Materials provided:
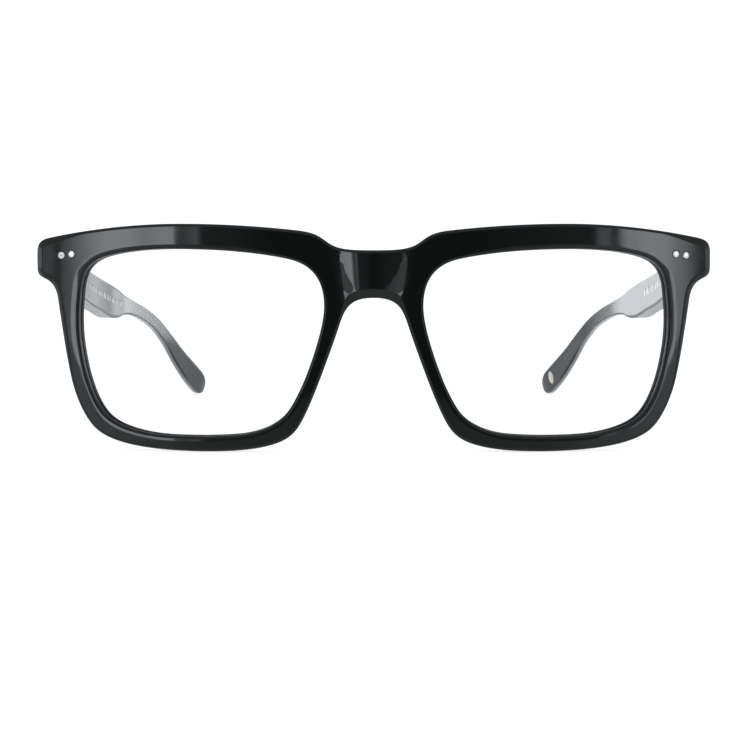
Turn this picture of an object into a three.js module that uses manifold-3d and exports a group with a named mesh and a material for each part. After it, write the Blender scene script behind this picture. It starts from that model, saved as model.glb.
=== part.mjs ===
// Square acetate spectacle frame with clear lenses, standing open on a table.
// Millimetres, +Z up. The front faces -Y, the temples run back along +Y, and +X is
// the wearer's left. The front is drawn flat in x and z, then wrapped on a cylinder.
import * as THREE from 'three';
import { mergeVertices } from 'three/addons/utils/BufferGeometryUtils.js';
import Module from 'manifold-3d';

const wasm = await Module();
wasm.setup();

// ---- Driving dimensions ----
const WRAP_RADIUS = 300; // plan radius that the front is bent to
const FRONT_DEPTH = 4; // thickness of the acetate front
const FRONT_BEVEL = 0.5; // bevel round the outline and the lens openings
const GROOVE_DEPTH = 0.8; // V groove that holds the lens
const LENS_THICK = 2;
const LENS_DOME = 1.2; // how far the middle of the lens bows forward
const LENS_BEVEL = 0.45; // how far the lens edge reaches into the groove
const GAP = 0.3; // space kept between neighbouring pieces

const TEMPLE_PITCH = 8.5; // degrees that each temple falls towards the back
const HINGE = new THREE.Vector3(65.9, 14, 40.9); // middle of the left hinge pin
const KNUCKLE_R = 1.5;
const KNUCKLE_H = 1.25;
const KNUCKLE_PITCH = 1.5; // knuckle height plus the gap to the next one
const SCREW_R = 0.62;
const SCREW_HOLE_R = 0.75;
const LEAF_THICK = 0.9;
const LEAF_HALF = 3.75; // half the height of the front leaf's plate
const RIVET_HEAD_R = 0.75;
const RIVET_SHANK_R = 0.45;
const RIVET_X = [64.7, 66.9]; // front rivets, measured across the front
const RIVET_Z = [41.75, 41.5];
const TEMPLE_RIVET_Y = [5.6, 9.6]; // temple rivets, measured back from the pin
const WIRE_THICK = 0.7;
const WIRE_HEIGHT = 1.4;
const WIRE_END = 118; // how far back the stiffening wire reaches

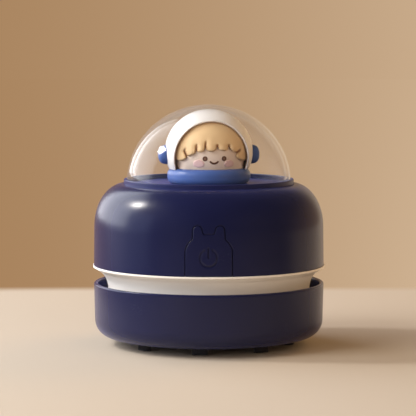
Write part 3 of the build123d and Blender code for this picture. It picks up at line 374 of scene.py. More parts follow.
def length(vectors):
    """Each vector's length, along the last axis of an array."""
    return np.sqrt((vectors * vectors).sum(-1))


def soft_union(first, second, blend):
    """What lies in either field, with a fillet where they meet."""
    share = np.clip(0.5 + 0.5 * (second - first) / blend, 0, 1)
    return second * (1 - share) + first * share - blend * share * (1 - share)


def soft_cut(first, second, blend):
    """What lies in both fields, with a rounded edge where they meet."""
    return -soft_union(-first, -second, blend)


def rounded_slab(across, above, edge):
    """A slab between two distances that are negative inside, with edges rounded by edge."""
    across = across + edge
    above = above + edge
    outside = np.hypot(np.maximum(across, 0), np.maximum(above, 0))
    return np.minimum(np.maximum(across, above), 0) + outside - edge


def along_line(points, start, end):
    """How far along a line the nearest place to each point is, from 0 to 1, and the distance to it."""
    run = np.subtract(end, start)
    along = np.clip(((points - start) @ run) / (run @ run), 0, 1)
    return along, length(points - start - along[..., None] * run)


def grid_of(low, high, step):
    """The places of a grid's nodes from one corner to the other."""
    spans = [np.arange(a, b + step, step) for a, b in zip(low, high)]
    return np.stack(np.meshgrid(*spans, indexing="ij"), -1)


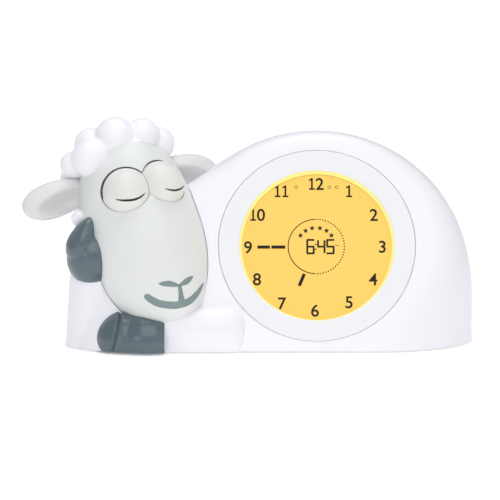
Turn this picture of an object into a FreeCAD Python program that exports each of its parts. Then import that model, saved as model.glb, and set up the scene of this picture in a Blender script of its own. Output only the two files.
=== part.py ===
import FreeCAD, Part
import math
import os

import Sketcher

# Kids alarm clock with night light: a dome housing with a back-lit dial, and a sleeping sheep's head whose
# eyes turn open. Millimetres. +Z is up, +X is the viewer's right, +Y goes away from the viewer. The origin
# is on the table under the middle of the clock.

Vector = FreeCAD.Vector
X_AXIS = Vector(1, 0, 0)
Y_AXIS = Vector(0, 1, 0)
Z_AXIS = Vector(0, 0, 1)

doc = FreeCAD.newDocument("night_light_clock")
sheet = doc.addObject("Spreadsheet::Sheet", "size")

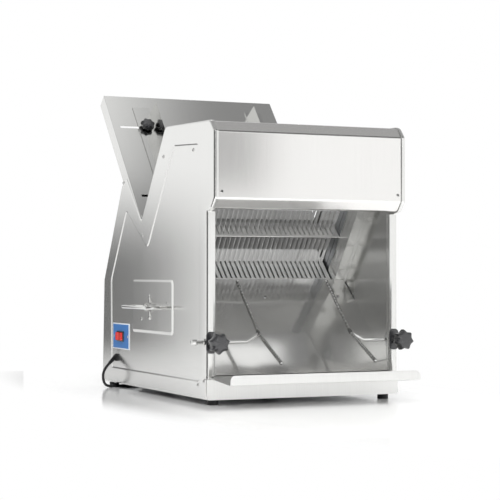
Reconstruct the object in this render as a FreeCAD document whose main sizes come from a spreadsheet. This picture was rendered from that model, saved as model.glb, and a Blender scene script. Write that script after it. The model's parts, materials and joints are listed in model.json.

Objective:
Give back exactly the material above from its opening line to the line bearing "return np.sqrt((vectors *".

Result of this exercise:
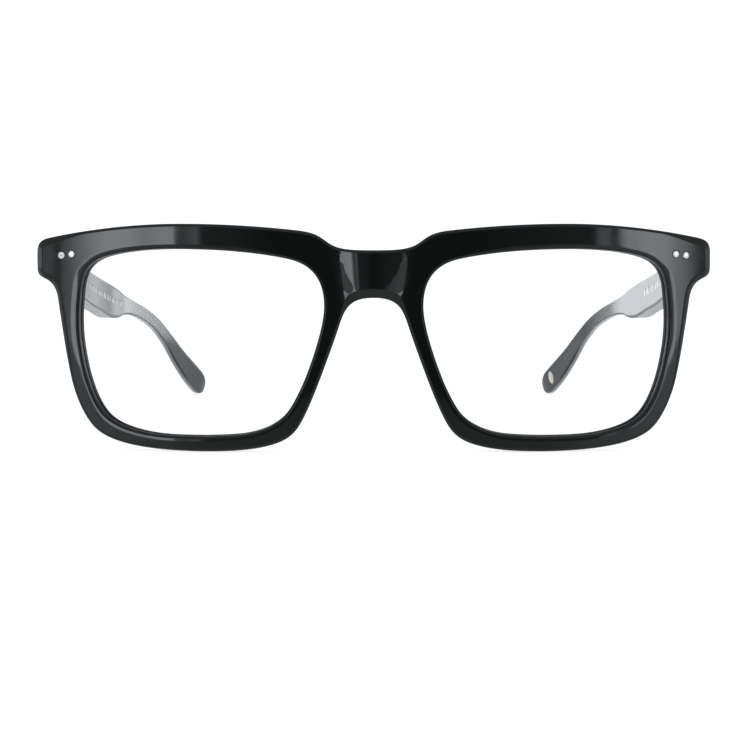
Turn this picture of an object into a three.js module that uses manifold-3d and exports a group with a named mesh and a material for each part. After it, write the Blender scene script behind this picture. It starts from that model, saved as model.glb.
=== part.mjs ===
// Square acetate spectacle frame with clear lenses, standing open on a table.
// Millimetres, +Z up. The front faces -Y, the temples run back along +Y, and +X is
// the wearer's left. The front is drawn flat in x and z, then wrapped on a cylinder.
import * as THREE from 'three';
import { mergeVertices } from 'three/addons/utils/BufferGeometryUtils.js';
import Module from 'manifold-3d';

const wasm = await Module();
wasm.setup();

// ---- Driving dimensions ----
const WRAP_RADIUS = 300; // plan radius that the front is bent to
const FRONT_DEPTH = 4; // thickness of the acetate front
const FRONT_BEVEL = 0.5; // bevel round the outline and the lens openings
const GROOVE_DEPTH = 0.8; // V groove that holds the lens
const LENS_THICK = 2;
const LENS_DOME = 1.2; // how far the middle of the lens bows forward
const LENS_BEVEL = 0.45; // how far the lens edge reaches into the groove
const GAP = 0.3; // space kept between neighbouring pieces

const TEMPLE_PITCH = 8.5; // degrees that each temple falls towards the back
const HINGE = new THREE.Vector3(65.9, 14, 40.9); // middle of the left hinge pin
const KNUCKLE_R = 1.5;
const KNUCKLE_H = 1.25;
const KNUCKLE_PITCH = 1.5; // knuckle height plus the gap to the next one
const SCREW_R = 0.62;
const SCREW_HOLE_R = 0.75;
const LEAF_THICK = 0.9;
const LEAF_HALF = 3.75; // half the height of the front leaf's plate
const RIVET_HEAD_R = 0.75;
const RIVET_SHANK_R = 0.45;
const RIVET_X = [64.7, 66.9]; // front rivets, measured across the front
const RIVET_Z = [41.75, 41.5];
const TEMPLE_RIVET_Y = [5.6, 9.6]; // temple rivets, measured back from the pin
const WIRE_THICK = 0.7;
const WIRE_HEIGHT = 1.4;
const WIRE_END = 118; // how far back the stiffening wire reaches

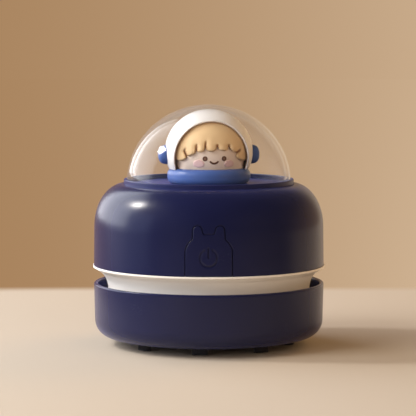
Write part 3 of the build123d and Blender code for this picture. It picks up at line 374 of scene.py. More parts follow.
def length(vectors):
    """Each vector's length, along the last axis of an array."""
    return np.sqrt((vectors * vectors).sum(-1))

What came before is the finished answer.